If you have any questions, please let us know.
--Tom
10-08-2013 06:43 AM
Hello Tom,
Thank you for your hints.
- I tried various cache sizes, exagerating in both directions, without much effect. It is currently 32GB, memory usage for the whole system usually stabilizes around 26GB.
- scl.conf sort of grew on us organically, as issues developed and were fixed by support. I cannot review it, as I was told that scl.conf parameters are a great mystery that should not be revealed to the uninitiated:
nbu.scl.collector.serviceSyncPeriodInSecs=120
nbu.scl.collector.imageSyncPeriodInSecs=600
nbu.scl.collector.jobSyncPeriodInSecs=180
nbu.scl.collector.serviceThresholdEventCount=20
nbu.scl.collector.imageThresholdEventCount=1000
nbu.scl.collector.nonDoneJobSyncPeriodInSecs=3600
nbu.scl.agent.imageAgentTimeout=360000000000
- Purge config is:
Backup Job, Alert, Audit Trail: 420 days
SLP images: 90 day
the rest: 31 days
Time is 8:00, it is enabled, expired image purge disabled.
- Data is purged, as can be seen in reporting, but it is interesting that we completely lack a "purge-status.log" file. It appeared once upon a time, but seems to have gone underground again. Initially, we only experienced performance problems during the hour or two that it took for purge to complete, but this is no longer so.

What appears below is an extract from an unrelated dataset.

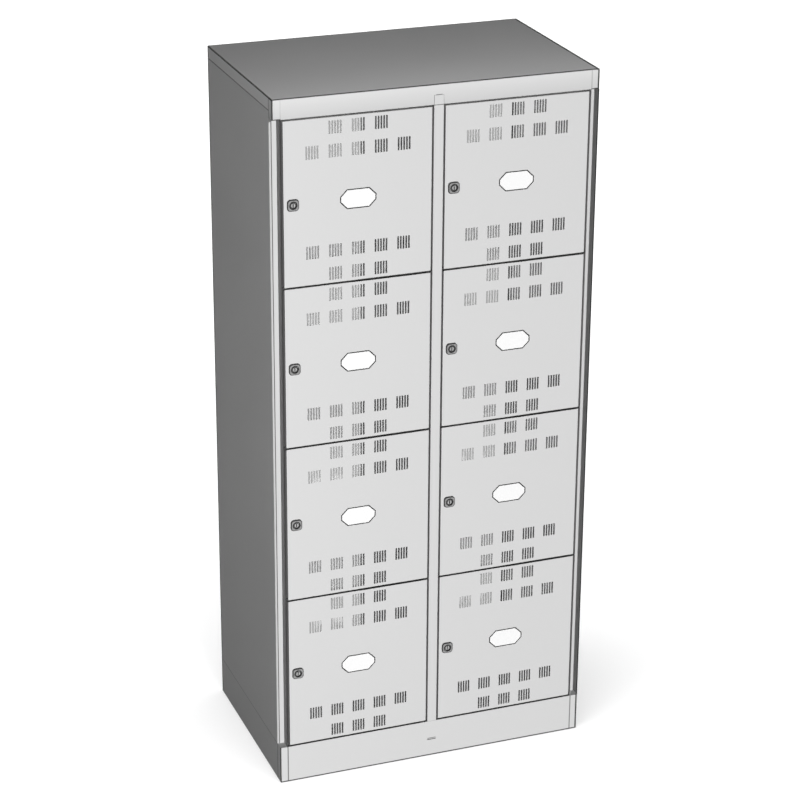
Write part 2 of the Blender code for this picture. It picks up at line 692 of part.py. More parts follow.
def lock_core_mesh():
    """Turning cylinder with a key slot in its face, a tail for the cam and the head that keeps the cam on."""
    face = -BEZEL_PROUD + CORE_FACE_DEPTH
    shoulder = CAM_SETBACK - SEAM
    head = CAM_SETBACK + CAM_THICKNESS + SEAM
    end = head + CORE_HEAD_THICKNESS
    profile = [(0, face), (CORE_RADIUS, face), (CORE_RADIUS, shoulder), (CORE_TAIL_RADIUS, shoulder),
               (CORE_TAIL_RADIUS, head), (CORE_HEAD_RADIUS, head), (CORE_HEAD_RADIUS, end), (0, end)]
    core = turned_mesh("lock_core", profile, ROUND_SIDES)
    low = (-KEYWAY_WIDTH / 2, face - OVERRUN, -KEYWAY_HEIGHT / 2)
    key = box_mesh("key", low, (KEYWAY_WIDTH / 2, face + KEYWAY_DEPTH, KEYWAY_HEIGHT / 2))
    return shade_round(boolean(core, [key], "DIFFERENCE"))


def lock_cam_mesh():
    """Latch tongue that hangs down at rest. It has a hole for the core's tail and a rounded tip."""
    half = CAM_WIDTH / 2
    shoulder = [(half * math.cos(math.pi * k / 8), half * math.sin(math.pi * k / 8)) for k in range(9)]
    tip = half / 2
    foot = [(-tip, -CAM_REACH), (tip, -CAM_REACH)]
    cheek = [(-half, -CAM_REACH + tip)]
    outline = shoulder + cheek + foot + [(half, -CAM_REACH + tip)]
    rear = CAM_SETBACK + CAM_THICKNESS
    plate = prism_mesh("lock_cam", outline, CAM_SETBACK, rear, "y")
    hole = prism_mesh("hole", regular_outline(ROUND_SIDES, CORE_TAIL_RADIUS + SEAM), CAM_SETBACK - OVERRUN,
                      rear + OVERRUN, "y")
    return boolean(plate, [hole], "DIFFERENCE")


def build_doors():
    """Eight doors. Each door's origin is on its hinge axis, and its lock's core and cam turn about
    the lock's axis."""
    centre_from_hinge = Vector((HINGE_INSET - DOOR_WIDTH / 2, -HINGE_INSET, 0))
    door = door_mesh()
    door.transform(Matrix.Translation(centre_from_hinge))
    label = label_mesh()
    body = lock_body_mesh()
    core = lock_core_mesh()
    cam = lock_cam_mesh()
    lock_place = centre_from_hinge + Vector((LOCK_INSET - DOOR_WIDTH / 2, 0, 0))
    for column, side in enumerate(("left", "right")):
        for row in range(1, ROWS + 1):
            tag = "%s_%d" % (side, row)
            middle = (door_line(ROWS - row) + door_line(ROWS - row + 1)) / 2
            pivot = (hinge_x(column), hinge_y(), middle)
            name = "door_" + tag
            panel = add_object(name, door, door_paint(name), pivot)
            name = "label_plate_" + tag
            add_object(name, label, label_plastic(name), centre_from_hinge, panel)
            name = "lock_body_" + tag
            add_object(name, body, bezel_metal(name), lock_place, panel)
            name = "lock_core_" + tag
            turning = add_object(name, core, core_metal(name), lock_place, panel)
            name = "lock_cam_" + tag
            add_object(name, cam, zinc_metal(name), (0, 0, 0), turning)


def main():
    clear_scene()
    build_top_cap()
    build_fascia()
    build_plinth_front()
    build_plinth_rear()
    build_side_panels()
    build_back_panel()
    build_floor_panel()
    build_stiles()
    build_center_post()
    build_center_partition()
    build_shelves()
    build_hinge_rods()
    build_doors()


main()
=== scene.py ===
import json
import math

import bmesh
import bpy
from mathutils import Matrix, Vector

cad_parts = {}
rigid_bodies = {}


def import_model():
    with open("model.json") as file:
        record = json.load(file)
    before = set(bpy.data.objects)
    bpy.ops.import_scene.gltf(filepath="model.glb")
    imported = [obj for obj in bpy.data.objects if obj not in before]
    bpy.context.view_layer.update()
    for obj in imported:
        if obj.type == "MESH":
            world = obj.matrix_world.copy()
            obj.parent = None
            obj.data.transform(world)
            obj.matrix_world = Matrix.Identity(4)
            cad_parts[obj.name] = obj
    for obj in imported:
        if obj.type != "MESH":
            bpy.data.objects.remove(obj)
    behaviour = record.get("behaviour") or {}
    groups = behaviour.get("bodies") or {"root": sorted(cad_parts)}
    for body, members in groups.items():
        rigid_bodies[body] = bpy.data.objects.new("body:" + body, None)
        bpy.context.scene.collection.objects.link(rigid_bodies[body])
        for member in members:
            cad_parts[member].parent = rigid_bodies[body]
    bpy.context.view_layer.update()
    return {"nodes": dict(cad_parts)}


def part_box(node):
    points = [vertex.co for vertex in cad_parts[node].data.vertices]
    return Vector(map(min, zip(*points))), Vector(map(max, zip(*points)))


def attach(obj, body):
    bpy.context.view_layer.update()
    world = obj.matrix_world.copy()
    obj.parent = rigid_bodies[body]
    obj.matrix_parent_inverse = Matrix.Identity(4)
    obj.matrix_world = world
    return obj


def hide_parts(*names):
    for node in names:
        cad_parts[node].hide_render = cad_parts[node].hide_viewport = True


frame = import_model()
nodes = frame["nodes"]
print("locker: frame loaded,", len(nodes), "nodes")

# places read from the frame; the doors' edges give the walls and the post beside them
capLow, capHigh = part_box("top_cap")
fasciaLow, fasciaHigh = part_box("fascia")
plinthLow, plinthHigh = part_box("plinth_front")
baseLow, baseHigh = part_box("plinth_rear")
leftDoorLow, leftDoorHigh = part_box("door_left_1")
rightDoorLow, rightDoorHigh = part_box("door_right_1")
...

- Performance warnings arise, due to fragmentation and I defrag the database and the disk. This helps a little bit.
- Thanks for the A/V advice, I will try that.
Regards,
Milan
10-09-2013 01:36 AM
Hello Tom,
The A/V was indeed scanning the database, but disabling it did not resolve the issue.
Milan
10-10-2013 07:23 AM
Hi Milan
Have been told that http://www.symantec.com/business/support/index?page=content&id=TECH190207 can help on 7.5.0.6 performance too
Maybe there is a statistics option for appliances too
Regards
Michael
10-11-2013 12:31 AM
Hi Michael,
Yes, that is a good advice, I have already tried it previously, but was unable to understand it in sufficient detail. I believe I should go back to analyzing the database stats.
Best,
Milan
10-17-2013 12:11 AM
Just for closure ...
We ended up upgrading to OpsCenter 7.6 and significantly beefing up the hardware. The problem went away and surprisingly, CPU usage is now lower. Instead of many maxed out cores, there are only two and the rest of the load is spread around more thinly. It seems it was a case of resource starvation, causing an even bigger resource grab that OpsCenter could not handle gracefully.
OpsCenter 7.6 also has a newer version of SQL Anywhere (v12) which is also more responsive. I would recommend upgrading. There is an upgrade hitch that is documented in Technote TECH211070 , read it before upgrading.
- Milan
01-24-2014 07:09 AM
If you have this issue, just upgrade to 7.6
I had the same issue with 7.5.0.7 (after I had the problem with 7.5.0.6). I would just reboot the VM every other day to get around it, but the box would just consume any processors assigned to it for no reason that I could see.
I upgraded to 7.6.0.1 a few days ago, which is backwards compatible with the Netbackup servers running 7.5.0.6, and its been great ever since.
01-27-2014 12:50 AM
@DThomas,
Yes, we are also running 7.6 and it is much better, due to the newer database software.
However, we still had instances of cores stuck at 100% until someone from engineering who was participating in the WebEx manually regenerated the statistics on one of the database tables.